> What is needed
Beginning at the first line of the data, print each line exactly, stopping after the line that contains "nut_thickness = 4.0".

> Working data
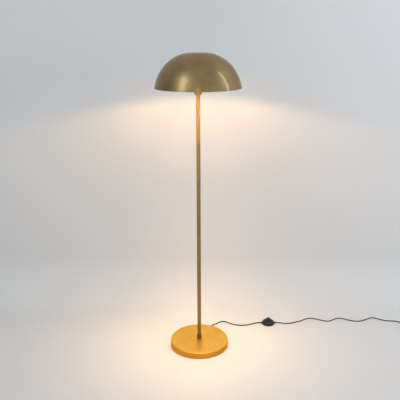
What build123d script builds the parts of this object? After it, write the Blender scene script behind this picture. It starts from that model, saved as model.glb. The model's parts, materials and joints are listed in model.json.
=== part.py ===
from build123d import *
import math
import os

# Floor lamp with a spun dome shade on a thin three-piece pole and a round weighted foot.
# Its lead leaves the back of the foot, runs through a round foot switch and ends in a
# flat two-pin plug. Millimetres, +z up, the floor is z = 0 and the pole is the z axis;
# seen from the front, +x is to the right and +y points away.

# shade
shade_radius = 200.0
shade_rim_z = 1313.0
shade_wall = 1.0
crown_flat_radius = 26.0
crown_arc_radius = 169.5
crown_arc_end = 50.0  # degrees between the crown and where the side arc takes over
rim_slope = 80.7  # degrees of slope at the rim
rim_bead_radius = 1.6

# foot
base_radius = 147.0
base_height = 32.0
base_wall = 1.4
base_edge_radius = 4.0
pad_radius = 139.0
pad_thickness = 2.0
pad_hole_radius = 24.0
hem_gap = 1.0  # between the cover's hem and the floor, hidden by the pad's shadow
weight_radius = base_radius - base_wall - 2.1
weight_top_z = base_height - base_wall
weight_chamfer = 3.0  # clears the cover's rounded edge
weight_rim_inner = 120.0
web_z = 22.6  # underside of the weight's web
channel_width = 13.0
channel_top_z = 15.0
boss_length = 14.0
washer_radius = 14.0
washer_thickness = 1.5
nut_across_flats = 14.0
nut_thickness = 4.0

# pole
pole_radius = 9.5
pole_wall = 1.2
pole_sections = 3
cup_z = 1280.0  # underside of the cup below the lampholder
foot_height = 30.0
foot_seat = 4.0  # floor of the foot collar, under the pole
insert_length = 18.0
insert_inset = 0.2  # how far each insert sits inside its tube's end
nipple_radius = 5.0
nipple_bore = 4.1
nipple_half_length = 15.0
collar_radius = 12.5  # of the turned collar at the pole's foot
pole_bore = pole_radius - pole_wall
pole_bottom_z = base_height + foot_seat
section_length = (cup_z - pole_bottom_z) / pole_sections

# lampholder, stacked on the cup, from the bottom up
cup_radius = 21.0
cup_wall = 1.0
cup_height = 38.0
cup_bowl_depth = 17.8  # from the bowl's widest level down to its flat bottom
cap_bottom_z = cup_z + 5.0
cap_neck_top_z = cup_z + 11.0
sheath_end_z = cup_z + 13.0  # where the lead's sheath ends, on the cap's floor
cap_shoulder_z = cup_z + 16.0
terminal_bottom_z = cup_z + 20.5
terminal_screw_z = cup_z + 23.0
core_bottom_z = cup_z + 25.0
core_top_z = cup_z + 31.0
cap_top_z = cup_z + 32.0
shell_bottom_z = cup_z + 35.0
skirt_top_z = cup_z + 60.0
holder_cap_radius = 17.5
holder_cap_bore = 15.5
holder_core_radius = 15.4
skirt_radius = 20.0
skirt_flange_radius = 22.5
skirt_threads = 6
shell_radius = 14.0
shell_bore = 13.4
terminal_offset = 8.0  # of each terminal from the pole's axis
terminal_size = 5.0
terminal_post_radius = 1.6
terminal_screw_radius = 1.2
contact_thickness = 0.5
contact_width = 5.0

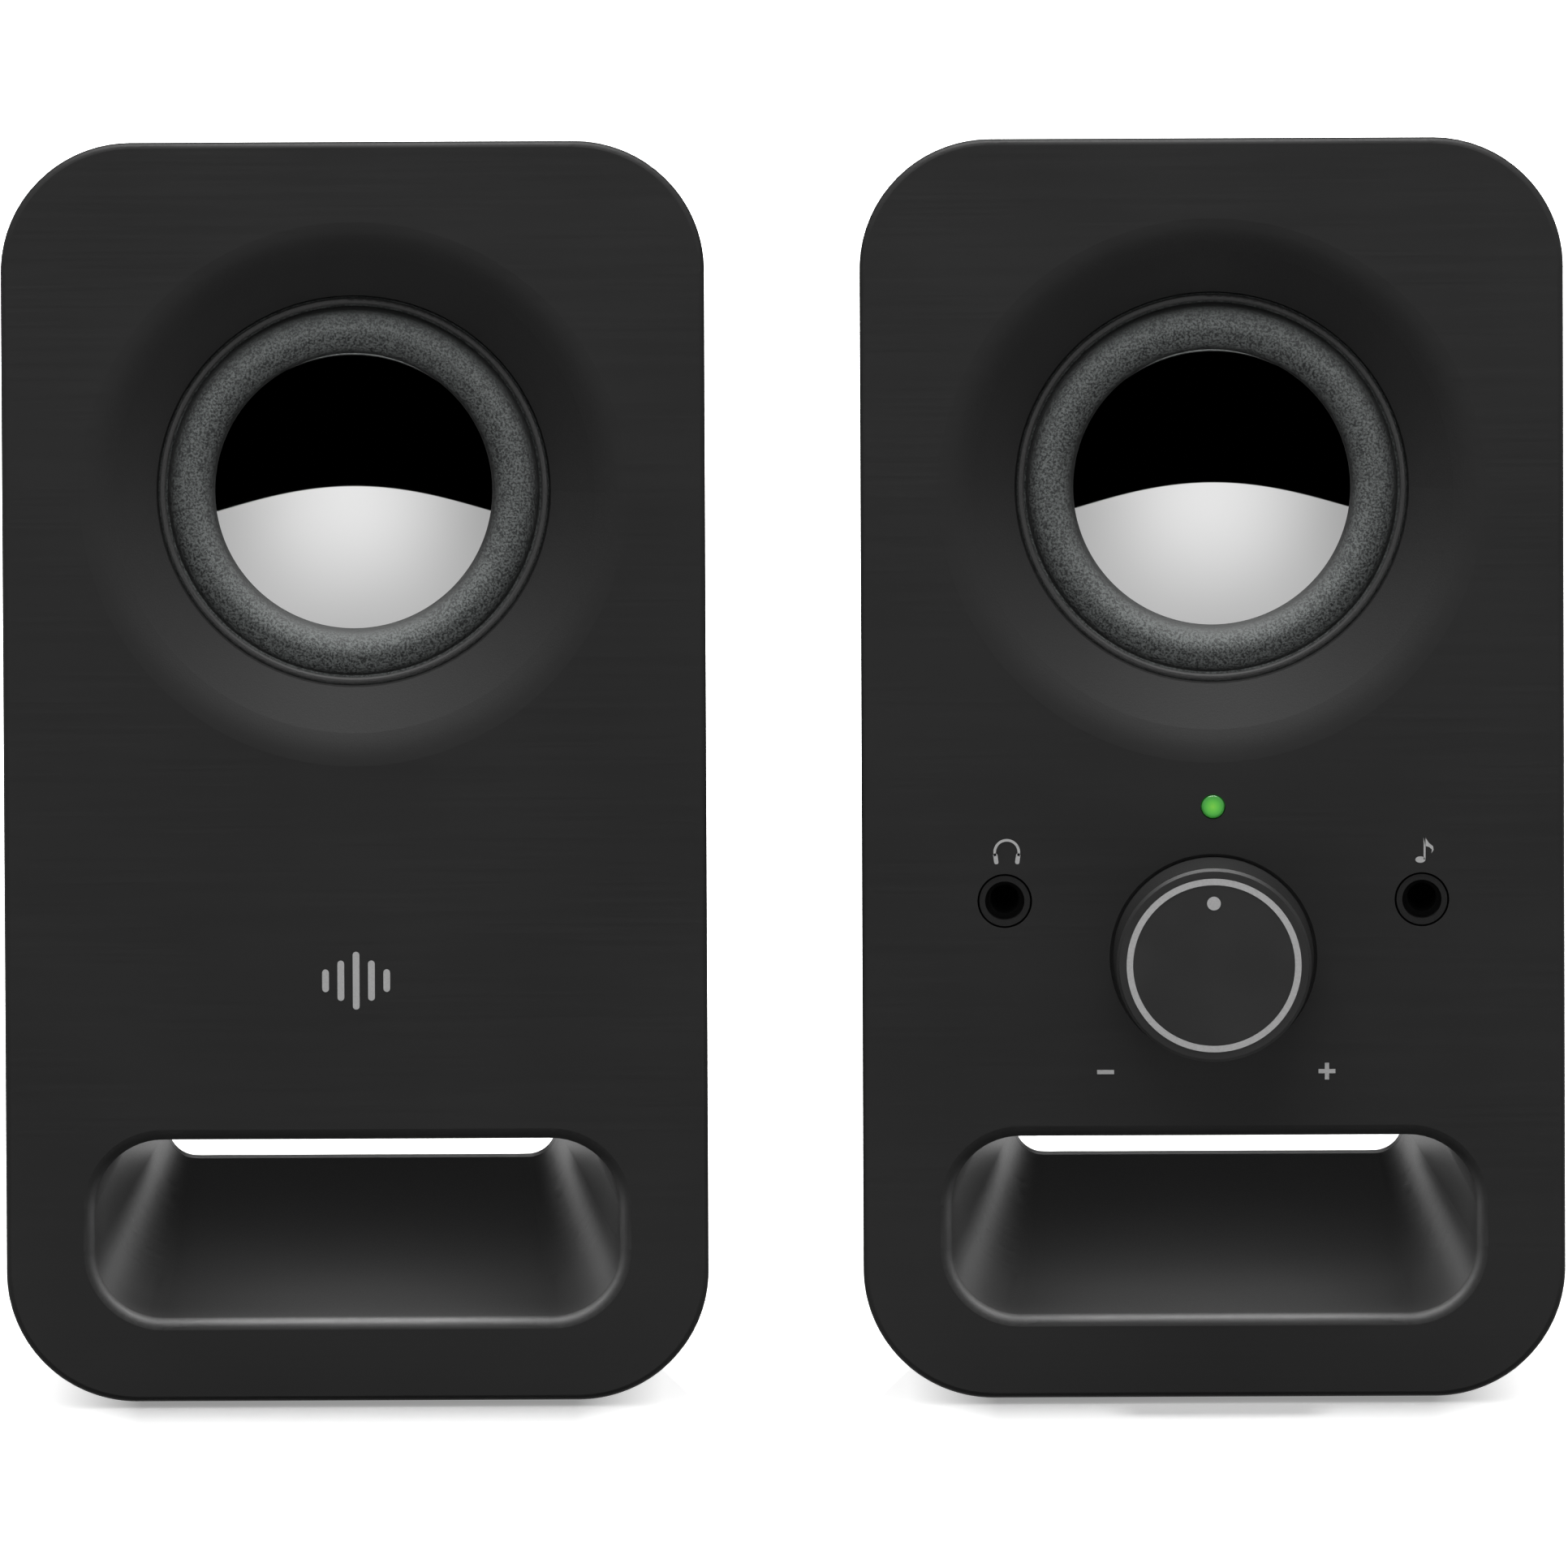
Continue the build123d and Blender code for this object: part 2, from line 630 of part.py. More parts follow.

> Written reply
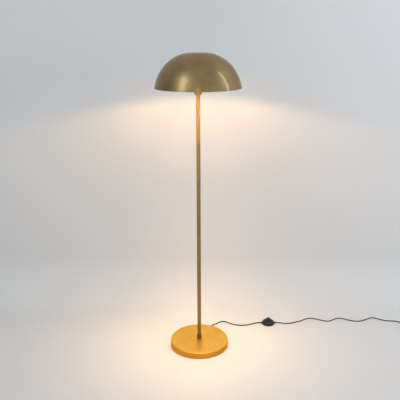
What build123d script builds the parts of this object? After it, write the Blender scene script behind this picture. It starts from that model, saved as model.glb. The model's parts, materials and joints are listed in model.json.
=== part.py ===
from build123d import *
import math
import os

# Floor lamp with a spun dome shade on a thin three-piece pole and a round weighted foot.
# Its lead leaves the back of the foot, runs through a round foot switch and ends in a
# flat two-pin plug. Millimetres, +z up, the floor is z = 0 and the pole is the z axis;
# seen from the front, +x is to the right and +y points away.

# shade
shade_radius = 200.0
shade_rim_z = 1313.0
shade_wall = 1.0
crown_flat_radius = 26.0
crown_arc_radius = 169.5
crown_arc_end = 50.0  # degrees between the crown and where the side arc takes over
rim_slope = 80.7  # degrees of slope at the rim
rim_bead_radius = 1.6

# foot
base_radius = 147.0
base_height = 32.0
base_wall = 1.4
base_edge_radius = 4.0
pad_radius = 139.0
pad_thickness = 2.0
pad_hole_radius = 24.0
hem_gap = 1.0  # between the cover's hem and the floor, hidden by the pad's shadow
weight_radius = base_radius - base_wall - 2.1
weight_top_z = base_height - base_wall
weight_chamfer = 3.0  # clears the cover's rounded edge
weight_rim_inner = 120.0
web_z = 22.6  # underside of the weight's web
channel_width = 13.0
channel_top_z = 15.0
boss_length = 14.0
washer_radius = 14.0
washer_thickness = 1.5
nut_across_flats = 14.0
nut_thickness = 4.0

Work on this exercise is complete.